I don’t think you should measure our commitment simply by who’s at a particular summit. I think if you look at the fact that at this summit I will be leading the debate globally on new ways of measuring nations’ prosperity, what, what I call GDP+ so we don’t just measure growth in, in a, in a sort of narrow economic sense, but also look at the natural resources available to economies. We are moving as a country to measuring our own prosperity in those terms from 2020 onwards. I’ll be working with the World Bank and others at the summit to encourage other countries to do it. I’m announcing later today that we’ll be the first country anywhere in the developed world certainly that’s asking businesses, in this case listed on the London Stock Exchange, to report for the first time ever in a mandatory fashion on their greenhouse gas emissions. And of course we’ve led the world in, in meeting and, and pursuing our target of point seven per cent of GDP allocated to development assistance. So I think on all of these areas it shows real commitment from the United Kingdom. I of course will be pressing other countries to follow our lead, but I’m entirely realistic that getting a whole convoy of over a hundred and seventy countries moving in exactly the same direction is a pretty painstaking business.
My own view is that I don’t think anyone should sort of be fetishistic about subsidies. If you can, if you can support industries like offshore, indeed offshore, onshore offshore wind and other renewable forms of energy without any start up subsidy all the better, so I don’t think subsidies are something which are sort of chiselled in stone. We all accept that over time we want to move to an environment where lots of different ways of producing energy clean, in a, in a clean non carbon way do not rely on tax payer subsidies, but equally it’s obvious it seems to me that in the early stages of these, of these technologies, a bit of support from the tax payer goes a long way and let’s remember there’s a lot of people’s jobs at stake. I mean the, the green alliance has, has estimated that in the, in the green economy in our country almost nine hundred and forty thousand people across over fifty thousand companies are reliant on our success as one of the world’s leading green economies. So, you know, this is not some sort of flight of fancy. The green economy is, is, is a really powerful engine for creating jobs and, and I think everybody accepts that creating jobs is one of the most important challenges we face as a country.
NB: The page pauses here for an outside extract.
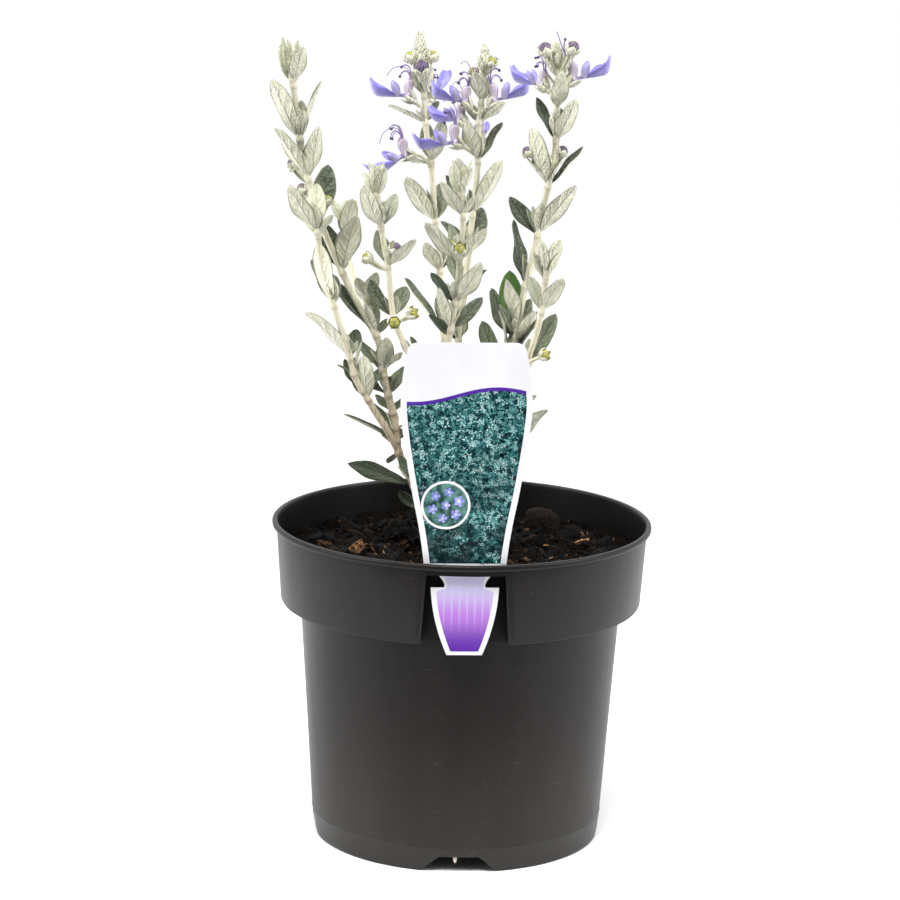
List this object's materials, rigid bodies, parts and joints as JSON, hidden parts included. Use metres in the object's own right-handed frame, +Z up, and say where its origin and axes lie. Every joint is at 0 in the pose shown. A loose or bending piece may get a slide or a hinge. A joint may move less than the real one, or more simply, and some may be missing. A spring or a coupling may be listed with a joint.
{
  "type": "potted plant",
  "caption": "Young potted bush germander with silvery grey-green leaves and lilac-blue one-lipped flowers, in a dark round nursery pot with a printed label.",
  "frame": {"origin": "centre of the pot's foot circle, at the ground", "axes": "+Z up along the pot's axis, -Y towards the viewer, out of the label pocket, +X to the viewer's right"},
  "size_m": [0.1715, 0.17, 0.3605],
  "materials": {
    "pot_plastic": "satin",
    "soil_mix": "rough bark and peat mix, matte",
    "label_plastic": "printed, semi-gloss",
    "foliage": "felted, matte",
    "petals": "soft, matte",
    "bud_lilac": "soft, matte",
    "bud_green": "soft, matte"
  },
  "bodies": {
    "root": {"pot": "pot_plastic", "soil": "soil_mix", "label": "label_plastic", "left_stem": "foliage", "left_stem_bud_1": "bud_lilac", "left_stem_bud_2": "bud_lilac", "left_stem_bud_3": "bud_green", "inner_left_stem": "foliage", "inner_left_stem_bud_1": "bud_green", "inner_left_stem_bud_2": "bud_lilac", "inner_left_stem_bud_3": "bud_green", "inner_left_stem_bud_4": "bud_green", "tall_left_stem": "foliage", "tall_left_stem_bud_1": "bud_green", "tall_left_stem_bud_2": "bud_green", "tall_left_stem_bud_3": "bud_lilac", "tall_left_stem_bloom_4": "petals", "tall_left_stem_bloom_5": "petals", "tall_left_stem_bloom_6": "petals", "centre_flower_stem": "foliage", "centre_flower_stem_bud_1": "bud_lilac", "centre_flower_stem_bud_2": "bud_green", "centre_flower_stem_bloom_3": "petals", "centre_flower_stem_bloom_4": "petals", "centre_flower_stem_bloom_5": "petals", "centre_flower_stem_bloom_6": "petals", "centre_flower_stem_bloom_7": "petals", "centre_leafy_stem": "foliage", "centre_leafy_stem_bud_1": "bud_green", "centre_leafy_stem_bud_2": "bud_green", "right_flower_stem": "foliage", "right_flower_stem_bud_1": "bud_lilac", "right_flower_stem_bud_2": "bud_lilac", "right_flower_stem_bud_3": "bud_lilac", "right_flower_stem_bud_4": "bud_lilac", "right_flower_stem_bloom_5": "petals", "right_flower_stem_bloom_6": "petals", "right_short_stem": "foliage", "right_short_stem_bud_1": "bud_green"}
  },
  "joints": []
}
Oh yes I do, I mean I’m not, I’m not addicted to the subsidy, far from it. If we can’t, if we can somehow promote a diverse, clean energy mix without asking tax payers to subsidise it on a temporary basis then all the better. But all, all the evidence shows that if you want to get these new renewable technologies going they need a little bit of support in their sort of early, early years. And that’s was this was always designed to be. But the key thing is are we prepared as a, as a Government and a country to really commit ourselves to being a, a powerhouse in the race to become a clean, sustainable, green economy and we’ve already, we’re already the sixth largest green economy in the world. We already trade in, in low carbon environmental goods and services in a very big way. It’s worth about eight per cent of our national wealth. And we, and we actually run a trade surplus in our, in our green economy which is not the case in many other sectors of the economy. So I just think we should regard this not as a problem, not as a threat, but as real opportunity as we rebalance the economy away from the unsustainable mistakes of the past.
Well let, well let, let’s, let’s just confront some facts. By 2030 our world will need at least fifty per cent more food, forty five per cent more energy and thirty per cent more water and today forty, well, can I, if I can, if I can just, if I can just finish, if I, no, no, no, it’s not, it’s not Armageddon. No, no, let, again, fact, forty per cent of the world’s population right now, two and a half billion people, still lack basic sanitation. Seven hundred and thirty eight million people remain, you know, don’t have access to clean drinking water. These are facts and I’ll say that to a child on the other side of the world who, who hasn’t got access to, to clean drinking water. Say that to the child whose mother has just died because that woman didn’t have access to basic sanitation. To somehow say that we can wish this away by not coming together and trying to do something about it, I think is, is, is, is complacency of, of almost criminal nature. Of course we need to deal with this. We are growing in a way that is quite literally not sustainable, ‘cause we’re not producing the food, the energy and the clean water and the sanitation necessary to sustain many, many millions of people round the world. So I think it is exactly right that we meet as a, as an international community, frustrating and slow moving though these summits might be, much though I might like to get my pen out and simply unilaterally write the conclusion, there is no escape. We have to deal with this globally and therefore it’s right that the summit brings together countries from across the globe.
The Prime Minister remains the Prime Minister, I remain the Deputy Prime Minister and William Hague will be doing Prime Minister’s Questions today and I’m sure he’ll do it magisterially as ever. Thank you.